Instructions for the task:
Give the material again in full, matching it exactly.

Material provided:
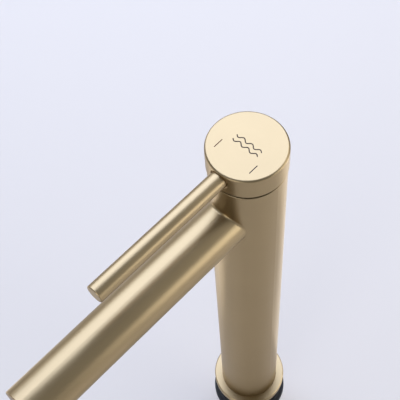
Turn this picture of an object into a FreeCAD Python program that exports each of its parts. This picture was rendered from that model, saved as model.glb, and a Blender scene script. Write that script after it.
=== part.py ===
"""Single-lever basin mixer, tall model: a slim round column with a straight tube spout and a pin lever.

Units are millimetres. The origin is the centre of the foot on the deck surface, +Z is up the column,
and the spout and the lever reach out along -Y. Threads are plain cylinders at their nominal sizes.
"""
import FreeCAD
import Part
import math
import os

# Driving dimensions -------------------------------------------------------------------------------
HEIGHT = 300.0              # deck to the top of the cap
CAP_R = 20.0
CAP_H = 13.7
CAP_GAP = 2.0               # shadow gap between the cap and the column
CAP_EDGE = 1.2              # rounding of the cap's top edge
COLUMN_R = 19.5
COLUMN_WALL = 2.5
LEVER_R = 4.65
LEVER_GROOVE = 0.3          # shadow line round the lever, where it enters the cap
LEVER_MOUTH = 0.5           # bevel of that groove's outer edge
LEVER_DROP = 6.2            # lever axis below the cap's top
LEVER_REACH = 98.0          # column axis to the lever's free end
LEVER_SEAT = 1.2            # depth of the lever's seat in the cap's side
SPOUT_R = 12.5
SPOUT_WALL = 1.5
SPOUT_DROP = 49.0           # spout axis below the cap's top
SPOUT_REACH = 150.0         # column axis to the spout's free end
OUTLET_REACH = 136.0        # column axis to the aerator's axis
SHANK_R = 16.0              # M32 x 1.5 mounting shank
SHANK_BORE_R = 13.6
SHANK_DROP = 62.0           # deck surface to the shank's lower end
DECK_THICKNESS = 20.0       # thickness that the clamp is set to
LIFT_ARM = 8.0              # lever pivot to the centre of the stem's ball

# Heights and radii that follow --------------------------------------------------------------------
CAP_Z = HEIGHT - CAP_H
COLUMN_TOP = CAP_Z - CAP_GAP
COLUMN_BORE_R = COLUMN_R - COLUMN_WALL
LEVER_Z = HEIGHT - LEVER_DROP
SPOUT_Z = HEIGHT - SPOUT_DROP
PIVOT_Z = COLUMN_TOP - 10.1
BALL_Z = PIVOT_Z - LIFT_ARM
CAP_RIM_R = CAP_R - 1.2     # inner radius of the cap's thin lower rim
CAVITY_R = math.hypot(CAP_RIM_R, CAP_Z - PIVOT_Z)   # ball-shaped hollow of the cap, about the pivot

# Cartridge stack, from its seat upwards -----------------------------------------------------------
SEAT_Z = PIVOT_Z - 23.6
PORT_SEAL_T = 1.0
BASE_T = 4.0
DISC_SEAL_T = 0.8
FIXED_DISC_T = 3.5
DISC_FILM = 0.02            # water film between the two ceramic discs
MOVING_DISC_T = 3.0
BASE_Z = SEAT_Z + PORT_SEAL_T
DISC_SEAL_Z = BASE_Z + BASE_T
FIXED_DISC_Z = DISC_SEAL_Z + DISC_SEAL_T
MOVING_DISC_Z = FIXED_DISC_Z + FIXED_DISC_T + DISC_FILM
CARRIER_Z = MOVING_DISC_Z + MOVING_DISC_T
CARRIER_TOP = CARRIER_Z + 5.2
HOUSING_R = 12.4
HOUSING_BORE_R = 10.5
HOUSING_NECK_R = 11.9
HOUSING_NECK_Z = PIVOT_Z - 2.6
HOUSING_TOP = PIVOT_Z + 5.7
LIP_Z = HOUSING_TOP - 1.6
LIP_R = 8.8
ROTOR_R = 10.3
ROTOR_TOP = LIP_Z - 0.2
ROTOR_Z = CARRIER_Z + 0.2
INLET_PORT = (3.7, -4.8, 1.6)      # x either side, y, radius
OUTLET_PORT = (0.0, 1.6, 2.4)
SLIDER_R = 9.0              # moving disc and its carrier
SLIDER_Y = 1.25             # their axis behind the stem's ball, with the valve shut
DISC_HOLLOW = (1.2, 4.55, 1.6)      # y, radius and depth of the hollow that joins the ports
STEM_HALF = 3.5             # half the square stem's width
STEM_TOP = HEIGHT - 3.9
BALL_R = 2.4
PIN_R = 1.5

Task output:
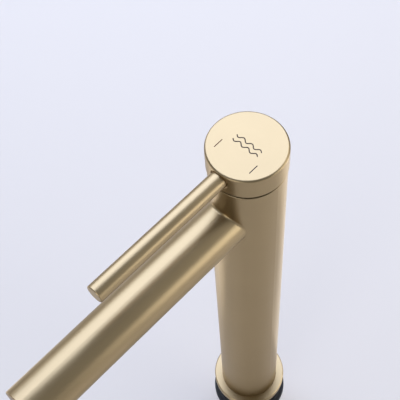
Turn this picture of an object into a FreeCAD Python program that exports each of its parts. This picture was rendered from that model, saved as model.glb, and a Blender scene script. Write that script after it.
=== part.py ===
"""Single-lever basin mixer, tall model: a slim round column with a straight tube spout and a pin lever.

Units are millimetres. The origin is the centre of the foot on the deck surface, +Z is up the column,
and the spout and the lever reach out along -Y. Threads are plain cylinders at their nominal sizes.
"""
import FreeCAD
import Part
import math
import os

# Driving dimensions -------------------------------------------------------------------------------
HEIGHT = 300.0              # deck to the top of the cap
CAP_R = 20.0
CAP_H = 13.7
CAP_GAP = 2.0               # shadow gap between the cap and the column
CAP_EDGE = 1.2              # rounding of the cap's top edge
COLUMN_R = 19.5
COLUMN_WALL = 2.5
LEVER_R = 4.65
LEVER_GROOVE = 0.3          # shadow line round the lever, where it enters the cap
LEVER_MOUTH = 0.5           # bevel of that groove's outer edge
LEVER_DROP = 6.2            # lever axis below the cap's top
LEVER_REACH = 98.0          # column axis to the lever's free end
LEVER_SEAT = 1.2            # depth of the lever's seat in the cap's side
SPOUT_R = 12.5
SPOUT_WALL = 1.5
SPOUT_DROP = 49.0           # spout axis below the cap's top
SPOUT_REACH = 150.0         # column axis to the spout's free end
OUTLET_REACH = 136.0        # column axis to the aerator's axis
SHANK_R = 16.0              # M32 x 1.5 mounting shank
SHANK_BORE_R = 13.6
SHANK_DROP = 62.0           # deck surface to the shank's lower end
DECK_THICKNESS = 20.0       # thickness that the clamp is set to
LIFT_ARM = 8.0              # lever pivot to the centre of the stem's ball

# Heights and radii that follow --------------------------------------------------------------------
CAP_Z = HEIGHT - CAP_H
COLUMN_TOP = CAP_Z - CAP_GAP
COLUMN_BORE_R = COLUMN_R - COLUMN_WALL
LEVER_Z = HEIGHT - LEVER_DROP
SPOUT_Z = HEIGHT - SPOUT_DROP
PIVOT_Z = COLUMN_TOP - 10.1
BALL_Z = PIVOT_Z - LIFT_ARM
CAP_RIM_R = CAP_R - 1.2     # inner radius of the cap's thin lower rim
CAVITY_R = math.hypot(CAP_RIM_R, CAP_Z - PIVOT_Z)   # ball-shaped hollow of the cap, about the pivot

# Cartridge stack, from its seat upwards -----------------------------------------------------------
SEAT_Z = PIVOT_Z - 23.6
PORT_SEAL_T = 1.0
BASE_T = 4.0
DISC_SEAL_T = 0.8
FIXED_DISC_T = 3.5
DISC_FILM = 0.02            # water film between the two ceramic discs
MOVING_DISC_T = 3.0
BASE_Z = SEAT_Z + PORT_SEAL_T
DISC_SEAL_Z = BASE_Z + BASE_T
FIXED_DISC_Z = DISC_SEAL_Z + DISC_SEAL_T
MOVING_DISC_Z = FIXED_DISC_Z + FIXED_DISC_T + DISC_FILM
CARRIER_Z = MOVING_DISC_Z + MOVING_DISC_T
CARRIER_TOP = CARRIER_Z + 5.2
HOUSING_R = 12.4
HOUSING_BORE_R = 10.5
HOUSING_NECK_R = 11.9
HOUSING_NECK_Z = PIVOT_Z - 2.6
HOUSING_TOP = PIVOT_Z + 5.7
LIP_Z = HOUSING_TOP - 1.6
LIP_R = 8.8
ROTOR_R = 10.3
ROTOR_TOP = LIP_Z - 0.2
ROTOR_Z = CARRIER_Z + 0.2
INLET_PORT = (3.7, -4.8, 1.6)      # x either side, y, radius
OUTLET_PORT = (0.0, 1.6, 2.4)
SLIDER_R = 9.0              # moving disc and its carrier
SLIDER_Y = 1.25             # their axis behind the stem's ball, with the valve shut
DISC_HOLLOW = (1.2, 4.55, 1.6)      # y, radius and depth of the hollow that joins the ports
STEM_HALF = 3.5             # half the square stem's width
STEM_TOP = HEIGHT - 3.9
BALL_R = 2.4
PIN_R = 1.5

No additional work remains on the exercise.